# What is asked
Copy all the material below, exactly as it stands.

[Stored records]
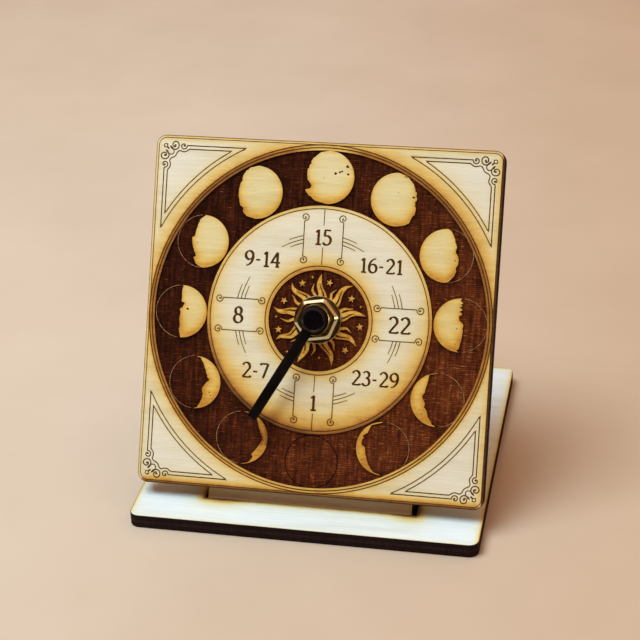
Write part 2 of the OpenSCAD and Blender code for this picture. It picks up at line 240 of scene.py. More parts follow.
def engraved_ground():
    """Deep laser-engraved field: charred brown with raster lines and the wood's own streaks."""
    M = Mat("engraved_ground")
    vec = M.coord()
    x, y, z = M.sep(vec)
    warp = M.node("ShaderNodeTexNoise", ins={"Vector": vec, "Scale": 160.0, "Detail": 2.0}).outputs["Color"]
    wv = M.node("ShaderNodeVectorMath", operation="MULTIPLY_ADD", ins={0: warp, 1: (0.0008, 0.0008, 0.0), 2: vec}).outputs[0]
    vert = M.noise(M.mapping(wv, (1250, 120, 300)), 1.0, 4, 0.7)
    vert2 = M.noise(M.mapping(wv, (560, 55, 100)), 1.0, 3, 0.6)
    hori = M.noise(M.mapping(wv, (190, 2100, 300)), 1.0, 3, 0.65)
    blot = M.noise(vec, 210, 4, 0.65)
    raster = M.node("ShaderNodeTexWave", wave_type="BANDS", bands_direction="Y", wave_profile="SIN",
                    ins={"Vector": wv, "Scale": 560.0, "Distortion": 2.0, "Detail": 3.0, "Detail Scale": 60.0}).outputs["Fac"]
    dash = M.noise(M.mapping(vec, (520, 2700, 300)), 1.0, 2, 0.5)
    v = M.math("ADD", M.math("MULTIPLY", vert, 0.42), M.math("MULTIPLY", hori, 0.22))
    v = M.math("ADD", v, M.math("MULTIPLY", vert2, 0.16))
    v = M.math("ADD", v, M.math("MULTIPLY", blot, 0.18))
    v = M.math("ADD", v, M.math("MULTIPLY", raster, 0.05))
    v = M.math("ADD", v, M.math("MULTIPLY", M.math("MAXIMUM", M.math("SUBTRACT", dash, 0.56), 0.0), 0.9))
    v = M.math("SUBTRACT", v, 0.05)
    # more smoke stayed at the upper left, less at the lower right
    lift = M.math("ADD", M.math("MULTIPLY", x, 1.5), M.math("MULTIPLY", y, -1.25))
    v = M.math("ADD", v, lift)
    v = M.math("SUBTRACT", v, M.math("MULTIPLY", M.attr("scorch"), 0.12))
    col = M.ramp(v, [(0.30, srgb(28, 10, 5)), (0.42, srgb(60, 25, 12)), (0.52, srgb(94, 44, 20)), (0.61, srgb(128, 70, 34)), (0.72, srgb(172, 114, 68)), (0.84, srgb(202, 154, 104))])
    M.set(Base_Color=col, Roughness=0.86)
    M.bsdf.inputs["Specular IOR Level"].default_value = 0.12
    h = M.math("ADD", M.math("MULTIPLY", vert, 0.8), M.math("ADD", M.math("MULTIPLY", hori, 0.6), M.math("MULTIPLY", raster, 0.3)))
    M.set(Normal=M.bump(h, 0.7, 0.00024))
    return M.m


def groove(name, c0, c1, attr=None):
    """Thin laser-scored line; attr darkens it where the wood around it is scorched."""
    M = Mat(name)
    vec = M.coord()
    n = M.noise(vec, 900, 4, 0.7)
    col = M.ramp(n, [(0.3, c0), (0.7, c1)])
    if attr:
        col = M.mix(col, M.ramp(M.attr(attr), [(0.25, (1.0, 1.0, 1.0, 1)), (0.55, (1.0, 0.78, 0.55, 1)), (0.9, (0.50, 0.30, 0.20, 1))]), 1.0, "MULTIPLY")
    M.set(Base_Color=col, Roughness=0.8)
    M.bsdf.inputs["Specular IOR Level"].default_value = 0.15
    M.set(Normal=M.bump(n, 0.4, 0.0001))
    return M.m


def ply_edge(name, axis, z0, t, plies=3, cols=((10, 5, 3), (22, 12, 7), (40, 23, 13), (74, 46, 27))):
    """Laser-burnt cut edge with the plies of the board across axis (0 x, 1 y, 2 z)."""
    M = Mat(name)
    vec = M.coord()
    comp = M.sep(vec)[axis]
    u = M.math("MULTIPLY", M.math("SUBTRACT", comp, z0 * MM), 1.0 / (t * MM))     # 0..1 through the board
    wob = M.math("MULTIPLY", M.math("SUBTRACT", M.noise(M.mapping(vec, (90, 90, 90)), 1.0, 3, 0.5), 0.5), 0.06)
    p = M.math("MULTIPLY", M.math("ADD", u, wob), float(plies))
    fr = M.math("FRACT", p)
    glue = M.math("MINIMUM", fr, M.math("SUBTRACT", 1.0, fr))                     # 0 at the glue lines
    line = M.ramp(glue, [(0.0, (0.25, 0.25, 0.25, 1)), (0.07, (0.85, 0.85, 0.85, 1)), (0.16, (1, 1, 1, 1))])
    stripes = M.noise(M.mapping(vec, (1400, 1400, 1400) if axis != 2 else (1300, 1300, 60)), 1.0, 3, 0.6)
    blot = M.noise(vec, 140, 4, 0.6)
    k = M.math("ADD", M.math("MULTIPLY", stripes, 0.55), M.math("MULTIPLY", blot, 0.45))
    col = M.ramp(k, [(p_, srgb(*c_)) for p_, c_ in zip((0.28, 0.46, 0.62, 0.82), cols)])
    cross = M.ramp(M.math("FRACT", M.math("MULTIPLY", p, 0.5)), [(0.49, (1.25, 1.2, 1.15, 1)), (0.51, (0.8, 0.78, 0.76, 1))])
    col = M.mix(col, cross, 1.0, "MULTIPLY")
    col = M.mix(col, line, 1.0, "MULTIPLY")
    M.set(Base_Color=col, Roughness=M.grey(k, 0.75, 0.9, 0.3, 0.7))
    M.bsdf.inputs["Specular IOR Level"].default_value = 0.10
    h = M.math("ADD", M.math("MULTIPLY", stripes, 0.5), M.math("MULTIPLY", glue, 0.8))
    M.set(Normal=M.bump(h, 0.5, 0.0002))
    return M.m


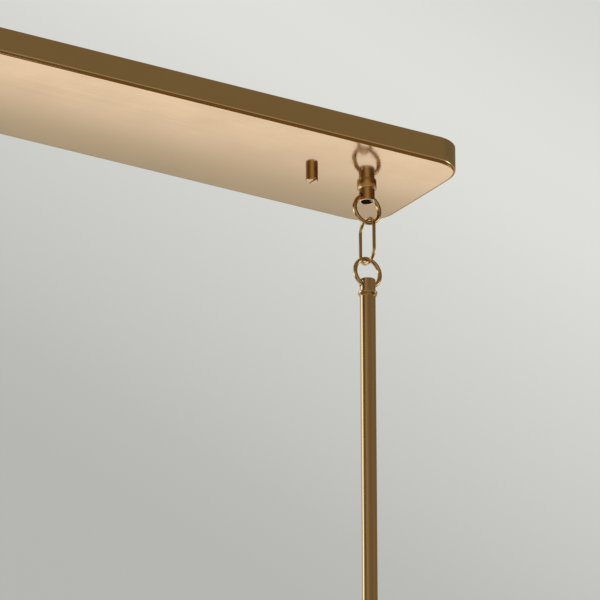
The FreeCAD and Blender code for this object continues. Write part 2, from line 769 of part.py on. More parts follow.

# Solved problem
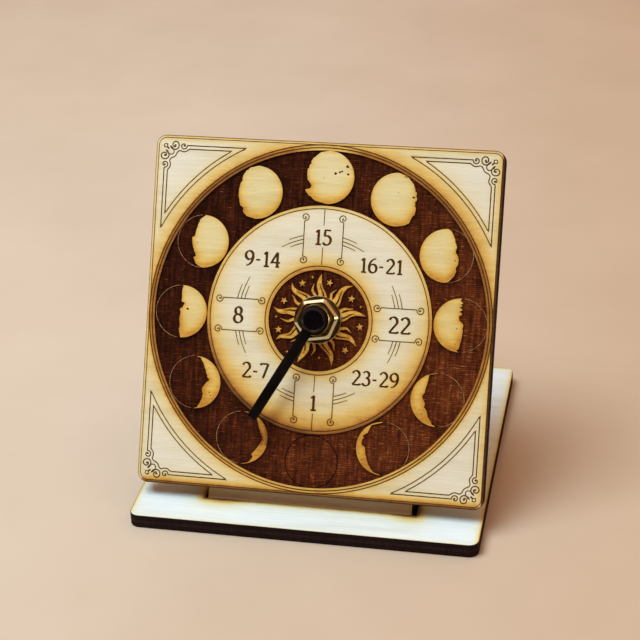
Write part 2 of the OpenSCAD and Blender code for this picture. It picks up at line 240 of scene.py. More parts follow.
def engraved_ground():
    """Deep laser-engraved field: charred brown with raster lines and the wood's own streaks."""
    M = Mat("engraved_ground")
    vec = M.coord()
    x, y, z = M.sep(vec)
    warp = M.node("ShaderNodeTexNoise", ins={"Vector": vec, "Scale": 160.0, "Detail": 2.0}).outputs["Color"]
    wv = M.node("ShaderNodeVectorMath", operation="MULTIPLY_ADD", ins={0: warp, 1: (0.0008, 0.0008, 0.0), 2: vec}).outputs[0]
    vert = M.noise(M.mapping(wv, (1250, 120, 300)), 1.0, 4, 0.7)
    vert2 = M.noise(M.mapping(wv, (560, 55, 100)), 1.0, 3, 0.6)
    hori = M.noise(M.mapping(wv, (190, 2100, 300)), 1.0, 3, 0.65)
    blot = M.noise(vec, 210, 4, 0.65)
    raster = M.node("ShaderNodeTexWave", wave_type="BANDS", bands_direction="Y", wave_profile="SIN",
                    ins={"Vector": wv, "Scale": 560.0, "Distortion": 2.0, "Detail": 3.0, "Detail Scale": 60.0}).outputs["Fac"]
    dash = M.noise(M.mapping(vec, (520, 2700, 300)), 1.0, 2, 0.5)
    v = M.math("ADD", M.math("MULTIPLY", vert, 0.42), M.math("MULTIPLY", hori, 0.22))
    v = M.math("ADD", v, M.math("MULTIPLY", vert2, 0.16))
    v = M.math("ADD", v, M.math("MULTIPLY", blot, 0.18))
    v = M.math("ADD", v, M.math("MULTIPLY", raster, 0.05))
    v = M.math("ADD", v, M.math("MULTIPLY", M.math("MAXIMUM", M.math("SUBTRACT", dash, 0.56), 0.0), 0.9))
    v = M.math("SUBTRACT", v, 0.05)
    # more smoke stayed at the upper left, less at the lower right
    lift = M.math("ADD", M.math("MULTIPLY", x, 1.5), M.math("MULTIPLY", y, -1.25))
    v = M.math("ADD", v, lift)
    v = M.math("SUBTRACT", v, M.math("MULTIPLY", M.attr("scorch"), 0.12))
    col = M.ramp(v, [(0.30, srgb(28, 10, 5)), (0.42, srgb(60, 25, 12)), (0.52, srgb(94, 44, 20)), (0.61, srgb(128, 70, 34)), (0.72, srgb(172, 114, 68)), (0.84, srgb(202, 154, 104))])
    M.set(Base_Color=col, Roughness=0.86)
    M.bsdf.inputs["Specular IOR Level"].default_value = 0.12
    h = M.math("ADD", M.math("MULTIPLY", vert, 0.8), M.math("ADD", M.math("MULTIPLY", hori, 0.6), M.math("MULTIPLY", raster, 0.3)))
    M.set(Normal=M.bump(h, 0.7, 0.00024))
    return M.m


def groove(name, c0, c1, attr=None):
    """Thin laser-scored line; attr darkens it where the wood around it is scorched."""
    M = Mat(name)
    vec = M.coord()
    n = M.noise(vec, 900, 4, 0.7)
    col = M.ramp(n, [(0.3, c0), (0.7, c1)])
    if attr:
        col = M.mix(col, M.ramp(M.attr(attr), [(0.25, (1.0, 1.0, 1.0, 1)), (0.55, (1.0, 0.78, 0.55, 1)), (0.9, (0.50, 0.30, 0.20, 1))]), 1.0, "MULTIPLY")
    M.set(Base_Color=col, Roughness=0.8)
    M.bsdf.inputs["Specular IOR Level"].default_value = 0.15
    M.set(Normal=M.bump(n, 0.4, 0.0001))
    return M.m


def ply_edge(name, axis, z0, t, plies=3, cols=((10, 5, 3), (22, 12, 7), (40, 23, 13), (74, 46, 27))):
    """Laser-burnt cut edge with the plies of the board across axis (0 x, 1 y, 2 z)."""
    M = Mat(name)
    vec = M.coord()
    comp = M.sep(vec)[axis]
    u = M.math("MULTIPLY", M.math("SUBTRACT", comp, z0 * MM), 1.0 / (t * MM))     # 0..1 through the board
    wob = M.math("MULTIPLY", M.math("SUBTRACT", M.noise(M.mapping(vec, (90, 90, 90)), 1.0, 3, 0.5), 0.5), 0.06)
    p = M.math("MULTIPLY", M.math("ADD", u, wob), float(plies))
    fr = M.math("FRACT", p)
    glue = M.math("MINIMUM", fr, M.math("SUBTRACT", 1.0, fr))                     # 0 at the glue lines
    line = M.ramp(glue, [(0.0, (0.25, 0.25, 0.25, 1)), (0.07, (0.85, 0.85, 0.85, 1)), (0.16, (1, 1, 1, 1))])
    stripes = M.noise(M.mapping(vec, (1400, 1400, 1400) if axis != 2 else (1300, 1300, 60)), 1.0, 3, 0.6)
    blot = M.noise(vec, 140, 4, 0.6)
    k = M.math("ADD", M.math("MULTIPLY", stripes, 0.55), M.math("MULTIPLY", blot, 0.45))
    col = M.ramp(k, [(p_, srgb(*c_)) for p_, c_ in zip((0.28, 0.46, 0.62, 0.82), cols)])
    cross = M.ramp(M.math("FRACT", M.math("MULTIPLY", p, 0.5)), [(0.49, (1.25, 1.2, 1.15, 1)), (0.51, (0.8, 0.78, 0.76, 1))])
    col = M.mix(col, cross, 1.0, "MULTIPLY")
    col = M.mix(col, line, 1.0, "MULTIPLY")
    M.set(Base_Color=col, Roughness=M.grey(k, 0.75, 0.9, 0.3, 0.7))
    M.bsdf.inputs["Specular IOR Level"].default_value = 0.10
    h = M.math("ADD", M.math("MULTIPLY", stripes, 0.5), M.math("MULTIPLY", glue, 0.8))
    M.set(Normal=M.bump(h, 0.5, 0.0002))
    return M.m


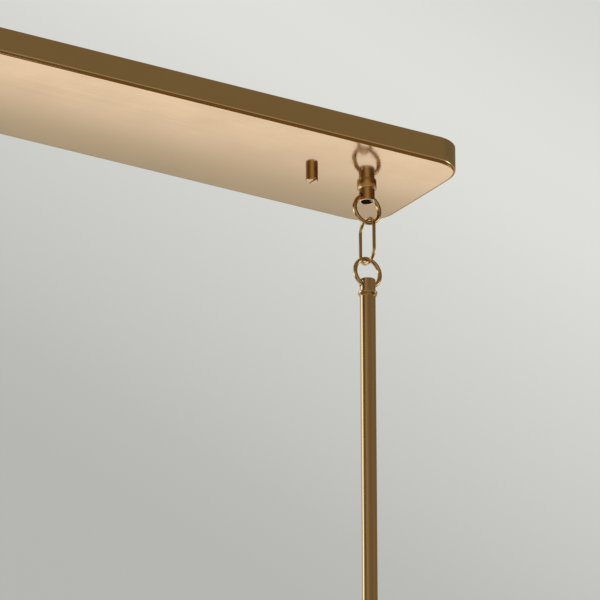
The FreeCAD and Blender code for this object continues. Write part 2, from line 769 of part.py on. More parts follow.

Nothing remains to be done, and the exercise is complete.